Son yirmi yıl içinde iki ülke de, silahlanma ve silah sistemleri için milyarlarca dolar harcadı. İki ülke arasındaki sınır kapalı, iki ülkenin halkları arasında herhangi bir alışveriş yok ama buna rağmen, cephe hattı, ağır silahlarla donatılmış askerlerin nöbet tuttuğu üç sıra siperle, Birinci Dünya Savaşı’ndaki savaş alanlarına benziyor. İki taraftan da gençler, gençliklerinin iki kıymetli yılını o siperlerde nöbet bekleyip karşı tarafa ateş etmekle geçiriyorlar. İki tarafta da kitle iletişim araçları karşı tarafa öfke kusarak ‘öteki’nin, komşu halkın kimliğini, tarihini, kültürünü karalıyor.
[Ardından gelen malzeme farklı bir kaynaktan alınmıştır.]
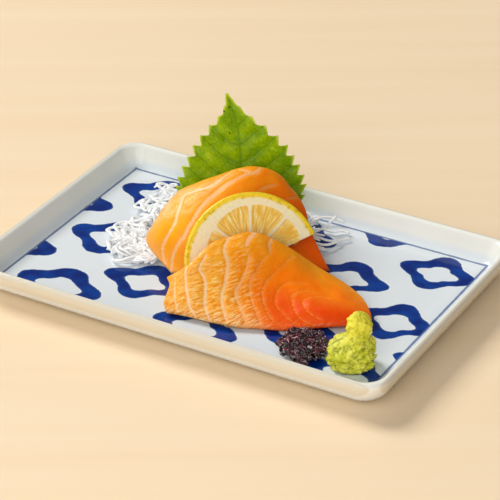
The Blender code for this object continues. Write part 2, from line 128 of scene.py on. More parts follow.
def solidify(thing, name, thickness, offset=-1.0):
    """Gives an open sheet its thickness in millimetres, inwards unless offset says otherwise."""
    solid = thing.modifiers.new(name, "SOLIDIFY")
    solid.thickness = thickness * MM
    solid.offset = offset
    return solid


def thicken(thing, values, full):
    """Solidify with its own thickness at each point, given in millimetres."""
    group = thing.vertex_groups.new(name="thickness")
    for index, value in enumerate(values):
        group.add([index], float(value) / full, "REPLACE")
    solid = solidify(thing, "Thickness", full)
    solid.vertex_group = "thickness"
    solid.thickness_vertex_group = 0.0


# Materials

def srgb(red, green, blue):
    """A screen colour, 0 to 255, as Blender's linear colour."""
    shares = [value / 255 for value in (red, green, blue)]
    linear = [x / 12.92 if x <= 0.04045 else ((x + 0.055) / 1.055) ** 2.4 for x in shares]
    return (*linear, 1.0)


def set_socket(tree, socket, value):
    if isinstance(value, bpy.types.NodeSocket):
        tree.links.new(value, socket)
    else:
        socket.default_value = value


def add(tree, kind, inputs=None, **settings):
    """Adds a shader node and sets or links its inputs."""
    made = tree.nodes.new("ShaderNode" + kind)
    for key, value in settings.items():
        setattr(made, key, value)
    for key, value in (inputs or {}).items():
        set_socket(tree, made.inputs[key], value)
    return made


def calc(tree, operation, *values, clamp=False):
    made = add(tree, "Math", dict(enumerate(values)), operation=operation, use_clamp=clamp)
    return made.outputs[0]


def vector(tree, operation, *values):
    made = add(tree, "VectorMath", dict(enumerate(values)), operation=operation)
    return made.outputs[0]


def axis(tree, place_at, letter):
    return add(tree, "SeparateXYZ", {0: place_at}).outputs[letter]


def times(tree, first, second):
    return calc(tree, "MULTIPLY", first, second)


def plus(tree, first, second):
    return calc(tree, "ADD", first, second)


def minus(tree, first, second):
    return calc(tree, "SUBTRACT", first, second)


def span(tree, value, low, high, to_low=0.0, to_high=1.0):
    """A value carried smoothly from one range to another."""
    made = add(tree, "MapRange", {"Value": value, "From Min": low, "From Max": high, "To Min": to_low,
                                  "To Max": to_high}, interpolation_type="SMOOTHSTEP")
    return made.outputs["Result"]


def mix(tree, share, first, second):
    made = add(tree, "Mix", {"Factor": share}, data_type="RGBA")
    set_socket(tree, made.inputs[6], first)
    set_socket(tree, made.inputs[7], second)
    return made.outputs[2]


def tint(tree, colour, value, low, high, other, most=1.0):
    """Carries a colour over to another one while a value goes from low to high."""
    return mix(tree, span(tree, value, low, high, 0.0, most), colour, srgb(*other))


def speckle(tree, place_at, scale, detail=3.0, roughness=0.55):
    made = add(tree, "TexNoise", {"Vector": place_at, "Scale": scale, "Detail": detail,
                                  "Roughness": roughness})
    return made.outputs["Fac"]


def stretched(tree, place_at, scale, turn=0.0):
    """A place turned about z and then scaled, so that a pattern on it runs long and aslant."""
    if turn:
        place_at = add(tree, "Mapping", {"Vector": place_at, "Rotation": (0, 0, turn)}).outputs[0]
    return add(tree, "Mapping", {"Vector": place_at, "Scale": scale}).outputs[0]


def own_value(tree, name):
    return add(tree, "Attribute", attribute_name=name).outputs["Fac"]


def own_place(tree, name):
    return add(tree, "Attribute", attribute_name=name).outputs["Vector"]


def object_place(tree):
    return add(tree, "TexCoord").outputs["Object"]


def bump(tree, height, strength, distance_mm):
    made = add(tree, "Bump", {"Height": height, "Strength": strength, "Distance": distance_mm * MM})
    return made.outputs["Normal"]


def surface(name, **sockets):
    """A material with one Principled shader whose plain values are set on its own sockets."""
    mat = bpy.data.materials.new(name)
    mat.use_nodes = True
    shader = mat.node_tree.nodes["Principled BSDF"]
    for key, value in sockets.items():
        shader.inputs[key.replace("_", " ")].default_value = value
    return mat, mat.node_tree, shader


def link_to(tree, shader, **sockets):
    for key, value in sockets.items():
        tree.links.new(value, shader.inputs[key.replace("_", " ")])


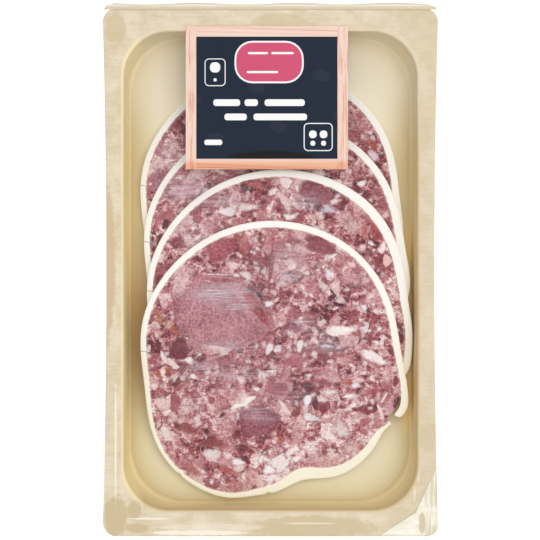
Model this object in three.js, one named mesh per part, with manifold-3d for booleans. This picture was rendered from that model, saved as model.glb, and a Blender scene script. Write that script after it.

Buna karşılık, barış inşası ve diyalog projelerine ayrılan para birkaç kuruştan ibaret – o da büyük ölçüde Batılı ülkelerden ya da Açık Toplum Enstitüsü gibi kurumlardan (şu rezil emperyalistler yok mu!) geliyor. Hâl böyleyken, yeni neslin öfke dolu olmasının neresi şaşırtıcı ki...
Kılıçlar değil, kelimeler
Bu gergin atmosferde, altı entelektüel, sosyal medyada #WordsNotSwords [kılıçlar değil kelimeler] etiketiyle bir inisiyatif başlatarak kendi topluluklarını “barışçıl aktivizme, diğerlerinin haklarına saygı göstermeye ve şiddeti, canavarlatırmayı ve ayrımcılığı reddetmeye” davet etti. Bu kampanya yaygınlaşmadı; medyanın ilgisini şiddet olayları kadar çekmedi (yazık ki şiddet, medyayı erdemden daha çok cezbediyor). Ancak kampanyanın salt varlığı dahi, bir yol ayrımında bulunduğumuzu ve gelecekte Kafkasya’da şiddet bir kez daha patlak verecek olursa, diaspora topluluklarının seçim yapmak zorunda kalabileceklerini ima ediyor.
Ermeni ve Azeri diaspora toplulukları yeni bir durumla karşı karşıya. Kafkasya’daki yangınlar bu toplulukların istikrarını bozabilir. Anlamsız şiddet olayları, bu toplulukların memleket edindikleri yerlerde huzuru tehdit edebilir. Bu tür şiddet eylemleri, yalnızca ahlaken kınanması gereken değil, aynı zamanda ters etki yaratan olaylar. Yurtdışındaki topluluklar, bu toplulukların önderleri ve entelektüelleri, kendilerine şu soruyu sormalı: Üzerine titrediğimiz ülkeye ve halka en iyi hangi şekilde yardım edebiliriz?